Midland had the nation’s highest increase in median home value after the recession, according to a NerdWallet study last month that examined census data from 2009 to 2012 for 510 cities. The median home price in the Midland metro area last month was $283,100 — the highest in Texas, according to the Real Estate Center at Texas A&M University.

“It is an overwhelming problem,” said John Specia, the family and protective services commissioner. “The rents have tripled or more. We have a number of people who want to transfer to other areas because it’s like getting an immediate boost in pay.”

The department has tried to fill vacancies by temporarily sending workers from elsewhere in the state to the Midland and Odessa area; offering new caseworkers $5,000 signing bonuses, a practice since discontinued; and giving all 153 workers in the area $500-a-month housing supplements. A typical rate for a one-bedroom apartment in Midland is $1,100 a month, Mayor Jerry Morales said recently.

With the housing supplement, Pacheco’s annual pay is about $49,000.

Juan Carlos Pacheco with wife Jessica, son Victor and daughter Xochitl outside their apartment on Sunday in El Paso. Pacheco rents a room in Odessa, where he works for Child Protective Services, and travels regularly to El Paso to visit his family.
Juan Carlos Pacheco with wife, Jessica; son, Victor; and daughter, Xochitl, outside their apartment on Sunday in El Paso. Pacheco rents a room in Odessa, where he works for Child Protective Services, and travels regularly to El Paso to visit his family.

But Specia said the  housing supplements had not “stemmed the tide” of workers leaving. Because of the nature of the work — the agency has 24 hours to investigate urgent reports that a child faces harm — “we don’t have the luxury of teleworking,” he said.

When Camille Gilliam became the department’s regional director a year and a half ago, there were so many vacancies that 200 children did not have caseworkers, she said.
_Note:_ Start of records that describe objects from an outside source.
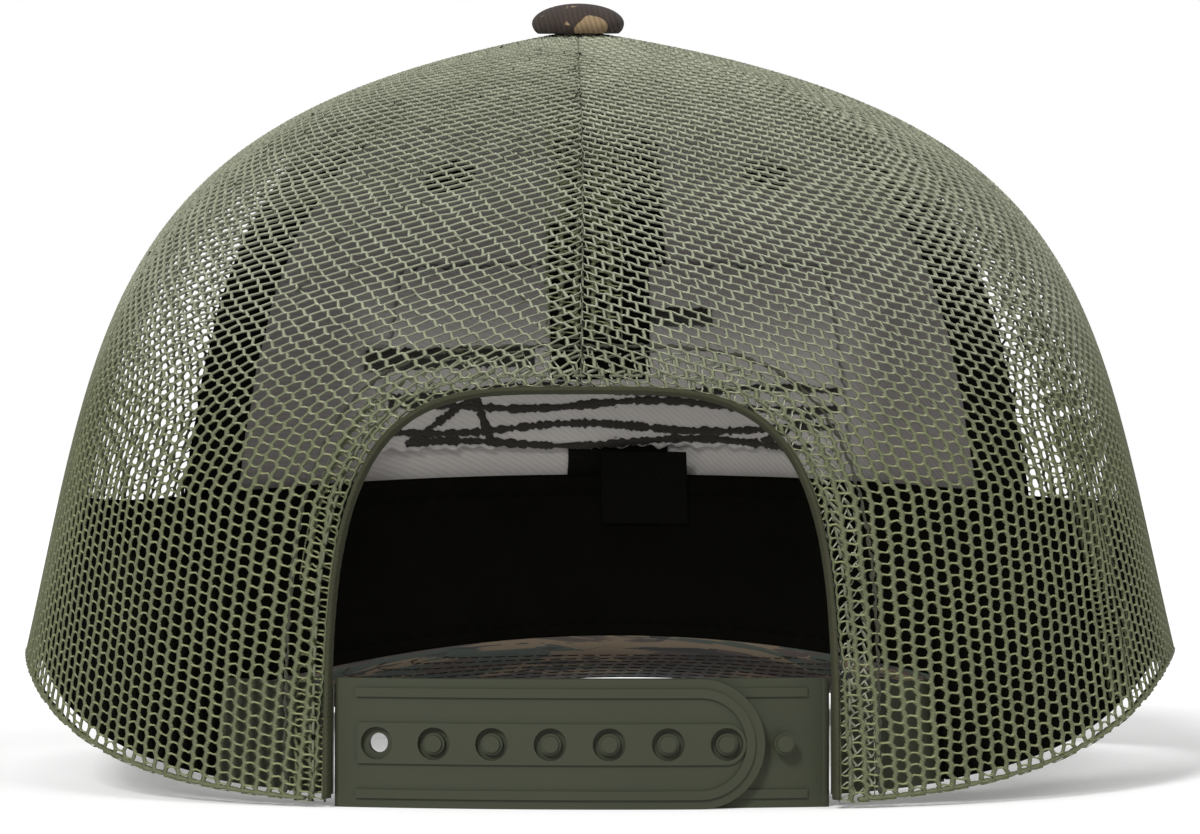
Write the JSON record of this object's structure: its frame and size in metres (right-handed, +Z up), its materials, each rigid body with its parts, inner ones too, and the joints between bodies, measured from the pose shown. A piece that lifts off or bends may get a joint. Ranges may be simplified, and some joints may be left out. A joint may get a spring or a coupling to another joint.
{
  "type": "trucker mesh cap",
  "caption": "Six-panel cap with camouflage front and visor, open mesh sides and back, and an adjustable snap closure.",
  "frame": {"origin": "centre of the bounding box's base, on the table that the cap rests on", "axes": "+Y from the closure to the visor, +Z up, +X to the right seen from behind; the head opening is pitched 5.8 degrees, high at the visor"},
  "size_m": [0.191, 0.2652, 0.1265],
  "materials": {
    "camo_twill": "four-tone woodland twill, matt",
    "buckram": "stiff woven lining, matt",
    "olive_mesh": "open knitted polyester mesh, satin yarn",
    "black_tape": "woven tape, matt",
    "olive_binding": "folded tape, matt",
    "sweatband_cloth": "brushed cotton twill, matt",
    "sweatband_foam": "thin foam",
    "visor_board": "moulded sheet",
    "motif_thread": "satin-stitch thread",
    "white_backing": "tear-away non-woven",
    "woven_label": "woven, blank",
    "plated_steel": "plated",
    "dark_thread": "buttonhole stitch",
    "olive_plastic": "moulded flexible plastic, low sheen"
  },
  "bodies": {
    "crown": {"front_panel_left": "camo_twill", "front_panel_right": "camo_twill", "buckram_left": "buckram", "buckram_right": "buckram", "side_mesh_left": "olive_mesh", "side_mesh_right": "olive_mesh", "rear_mesh_left": "olive_mesh", "rear_mesh_right": "olive_mesh", "seam_tape_front_centre": "black_tape", "seam_tape_front_left": "black_tape", "seam_tape_front_right": "black_tape", "seam_rear_left": "olive_mesh", "seam_rear_right": "olive_mesh", "seam_rear_centre": "olive_mesh", "hem_left": "olive_mesh", "hem_right": "olive_mesh", "opening_facing": "olive_mesh", "opening_binding": "olive_binding", "sweatband_backing": "sweatband_cloth", "sweatband_foam": "sweatband_foam", "sweatband_cover": "sweatband_cloth", "visor_board": "visor_board", "visor_top_cover": "camo_twill", "visor_under_cover": "camo_twill", "front_embroidery": "motif_thread", "embroidery_backing": "white_backing", "size_label": "woven_label", "button_cover": "camo_twill", "button_shell": "plated_steel", "button_prong": "plated_steel", "eyelet_left": "dark_thread", "eyelet_right": "dark_thread", "hole_strap_tab": "olive_plastic", "peg_strap_tab": "olive_plastic"},
    "hole_strap": {"hole_strap": "olive_plastic"},
    "peg_strap": {"peg_strap": "olive_plastic"}
  },
  "joints": [
    {"name": "hole_strap_hinge", "type": "hinge", "parent": "crown", "child": "hole_strap", "pos_m": [-0.0356, -0.12694, 0.0095], "axis": [0, 0, -1], "range_deg": [0, 80]},
    {"name": "peg_strap_hinge", "type": "hinge", "parent": "crown", "child": "peg_strap", "pos_m": [0.0356, -0.12473, 0.0095], "axis": [0, 0, -1], "range_deg": [0, 80]}
  ]
}
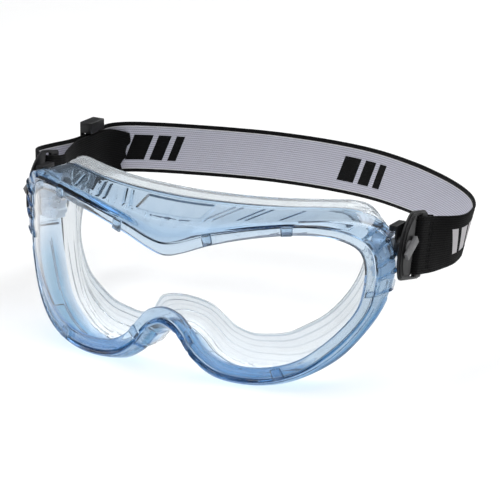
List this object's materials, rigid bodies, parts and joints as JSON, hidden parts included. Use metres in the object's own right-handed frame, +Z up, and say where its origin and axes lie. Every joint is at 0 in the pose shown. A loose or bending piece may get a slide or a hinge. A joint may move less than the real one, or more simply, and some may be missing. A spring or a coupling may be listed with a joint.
{
  "type": "safety goggles",
  "caption": "Wide-lens over-glasses safety goggles with a flexible clear frame, a soft face seal and a woven head strap on swivelling side clips.",
  "frame": {"origin": "below the middle of the whole box, on the surface that the goggles stand on", "axes": "+X to the wearer's left, +Y from the lens back to the strap, +Z up"},
  "size_m": [0.2054, 0.1484, 0.0752],
  "materials": {
    "frame_plastic": "clear blue flexible moulded vinyl, glossy",
    "lens_clear": "clear polycarbonate sheet, polished",
    "soft_seal": "clear soft elastomer with a satin surface",
    "vent_plastic": "clear blue moulded plastic with raised ribs",
    "black_plastic": "black injection-moulded plastic, semi-gloss",
    "post_plastic": "grey moulded plastic, satin",
    "washer_steel": "plain stamped steel",
    "strap_fabric": "woven elastic, black outside and grey inside with black edges",
    "thread": "black sewing thread"
  },
  "bodies": {
    "goggle_body": {"frame_shell": "frame_plastic", "lens": "lens_clear", "face_seal": "soft_seal", "brow_vent_insert": "vent_plastic", "cheek_vent_insert_left": "vent_plastic", "cheek_vent_insert_right": "vent_plastic", "side_anchor_left": "vent_plastic", "side_anchor_right": "vent_plastic", "outrigger_left": "black_plastic", "outrigger_right": "black_plastic", "swivel_post_left": "post_plastic", "swivel_post_right": "post_plastic", "post_washer_left": "washer_steel", "post_washer_right": "washer_steel"},
    "strap": {"strap_clip_left": "black_plastic", "head_strap": "strap_fabric", "loop_stitching": "thread"},
    "right_clip": {"strap_clip_right": "black_plastic"},
    "slider": {"strap_slider": "black_plastic"}
  },
  "joints": [
    {"name": "left_swivel", "type": "hinge", "parent": "goggle_body", "child": "strap", "pos_m": [0.09337, -0.02923, 0.0589], "axis": [1, 0, 0], "range_deg": [-25, 35]},
    {"name": "right_swivel", "type": "hinge", "parent": "goggle_body", "child": "right_clip", "pos_m": [-0.08763, -0.02923, 0.0589], "axis": [1, 0, 0], "range_deg": [-25, 35]},
    {"name": "slider_slide", "type": "slide", "parent": "strap", "child": "slider", "axis": [0, 1, 0], "range_m": [-0.008, 0.002]}
  ],
  "couplings": [
    {"joint": "right_swivel", "follows": "left_swivel", "ratio": 1}
  ]
}
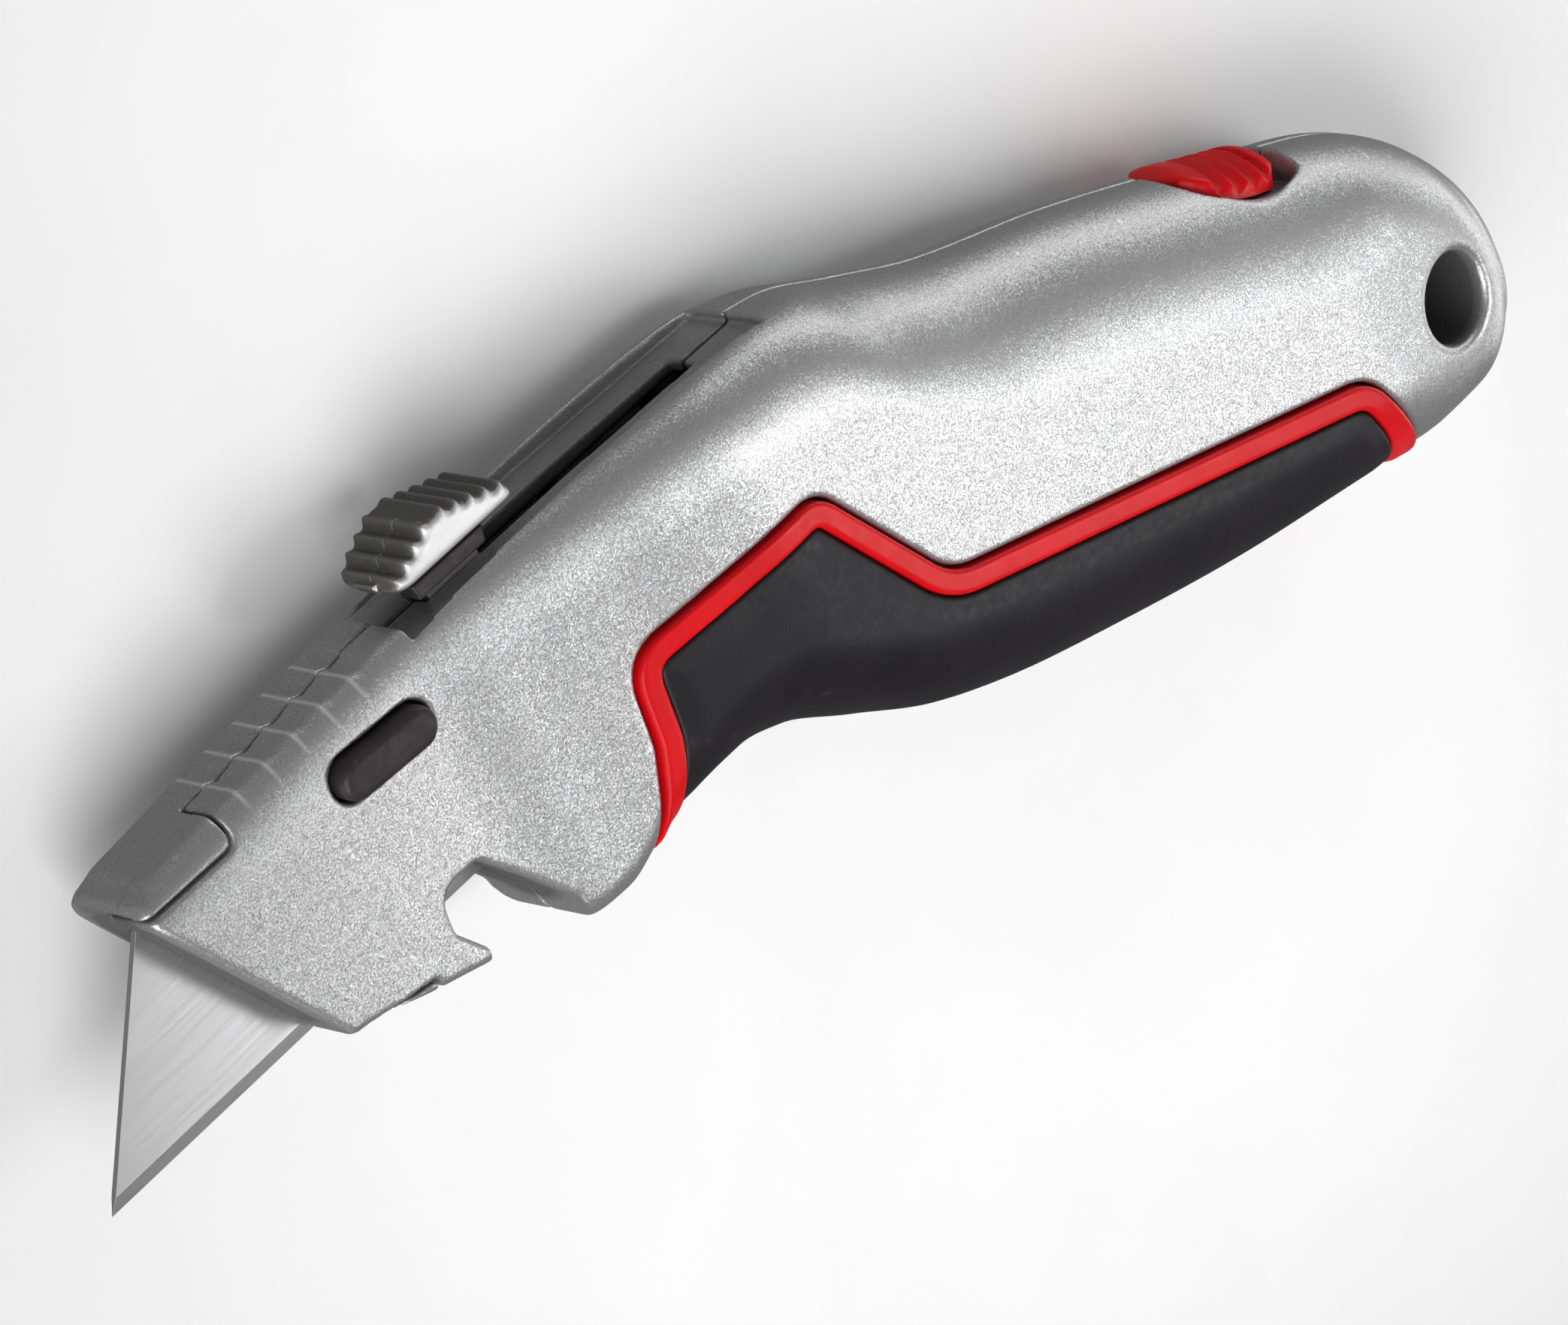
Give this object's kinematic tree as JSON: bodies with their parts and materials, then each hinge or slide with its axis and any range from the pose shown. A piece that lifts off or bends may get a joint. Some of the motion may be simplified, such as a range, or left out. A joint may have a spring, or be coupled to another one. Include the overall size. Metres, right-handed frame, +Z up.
{
  "type": "retractable utility knife",
  "caption": "Retractable utility knife with a clamshell cast case, sliding blade carriage, thumb slider, blade release button, tool-free body latch and blade magazine.",
  "frame": {"origin": "middle of the underside of the knife's box, on the plane of the right side that it lies on", "axes": "+X from the blade's tip towards the tail, along the cutting edge; +Y from the cutting edge towards the thumb slider; +Z up, from the right case half to the left"},
  "size_m": [0.1756, 0.0674, 0.022],
  "materials": {
    "silver_paint": "metallic silver paint on a die-cast case",
    "red_plastic": "satin red moulding",
    "black_rubber": "matte soft grip",
    "blade_steel": "bright blade steel with a ground edge",
    "spring_steel": "plain spring steel",
    "slider_metal": "sand-blasted silver",
    "dark_plastic": "matte dark moulding"
  },
  "bodies": {
    "case": {"right_case": "silver_paint", "right_grip_trim": "red_plastic", "right_grip_pad": "black_rubber", "detent_strip": "spring_steel", "blade_magazine": "dark_plastic", "spare_blade_1": "blade_steel", "spare_blade_2": "blade_steel", "spare_blade_3": "blade_steel", "magazine_spring": "spring_steel"},
    "cover": {"left_case": "silver_paint", "left_grip_trim": "red_plastic", "left_grip_pad": "black_rubber", "button_keeper": "spring_steel", "release_button_spring": "spring_steel"},
    "carriage": {"blade_carrier": "dark_plastic", "blade": "blade_steel", "blade_clamp_leaf": "spring_steel", "clamp_rivet": "spring_steel"},
    "thumb_slider": {"thumb_slider": "slider_metal", "thumb_slider_spring": "spring_steel"},
    "release_button": {"blade_release_button": "dark_plastic"},
    "latch": {"latch_button": "red_plastic", "latch_plate": "spring_steel", "latch_screw": "spring_steel", "latch_spring": "spring_steel"}
  },
  "joints": [
    {"name": "case_opening", "type": "hinge", "parent": "case", "child": "cover", "pos_m": [-0.07485, 0.01205, 0.0172], "axis": [0, -1, 0], "range_deg": [0, 25]},
    {"name": "blade_slide", "type": "slide", "parent": "case", "child": "carriage", "axis": [1, 0, 0], "range_m": [0, 0.0275]},
    {"name": "thumb_press", "type": "slide", "parent": "carriage", "child": "thumb_slider", "axis": [0, -1, 0], "range_m": [0, 0.0012], "stiffness_N_per_m": 800, "springref_m": -0.002},
    {"name": "release_press", "type": "slide", "parent": "cover", "child": "release_button", "axis": [0, 0, -1], "range_m": [0, 0.0012], "stiffness_N_per_m": 800, "springref_m": -0.002, "deforming": ["release_button_spring"]},
    {"name": "latch_release", "type": "slide", "parent": "case", "child": "latch", "axis": [0.9121, -0.4099, 0], "range_m": [0, 0.0025], "stiffness_N_per_m": 600, "springref_m": -0.004}
  ]
}
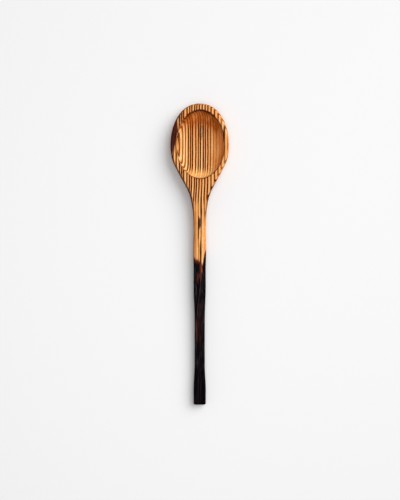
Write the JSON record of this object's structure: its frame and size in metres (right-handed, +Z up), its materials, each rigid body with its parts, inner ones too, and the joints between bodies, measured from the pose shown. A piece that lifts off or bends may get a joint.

Bringing in reinforcements has helped, and she tells new hires that they are “doing God’s work.” But employees continue to resign or transfer.

One employee, Gilliam said, recently transferred to Houston to escape her Odessa home: a trailer with electrical problems and no running water. Another is staying in the area in a better-paying job, as a manager for Domino’s Pizza.

Of 18 investigator jobs in Ector County, including Odessa, seven were vacant; five were filled by new hires; and six were held by workers who had been on the job for at least a year, Gilliam said.

“Children need to be able to develop a trusting relationship with their caseworker,” she  said. “But if you have four caseworkers in a year, how are you really able to do that successfully?”

She said more money could solve the turnover problem.

But state Rep. Richard Peña Raymond, chairman of the House Human Services Committee, said raises might not help.

“We’re working with the agency on what can be done salary-wise, but if you’ve got a housing shortage, I’m not sure what the state can do,” said Raymond, a Laredo Democrat. “That’s kind of the private sector.”

Still, the state is responsible for 16,700 children in foster care and 10,000 being cared for by relatives. Among them were two Austin-area girls, Alexandria Hill, 2, and Orion Hamilton, 11 months, who died last year from head injuries that led to murder charges for adults in their foster homes.

Those deaths increased scrutiny on the department, which is using an infusion of money from the Legislature to hire more caseworkers statewide.

Pacheco said his position in Odessa was an opportunity he would not have had in El Paso, where he found stiff competition for such work.

“This is a very good job,” he said. “I’ve been growing as a person here.”

His wife hopes to join him soon, he said. Their goal is to buy a house in Odessa.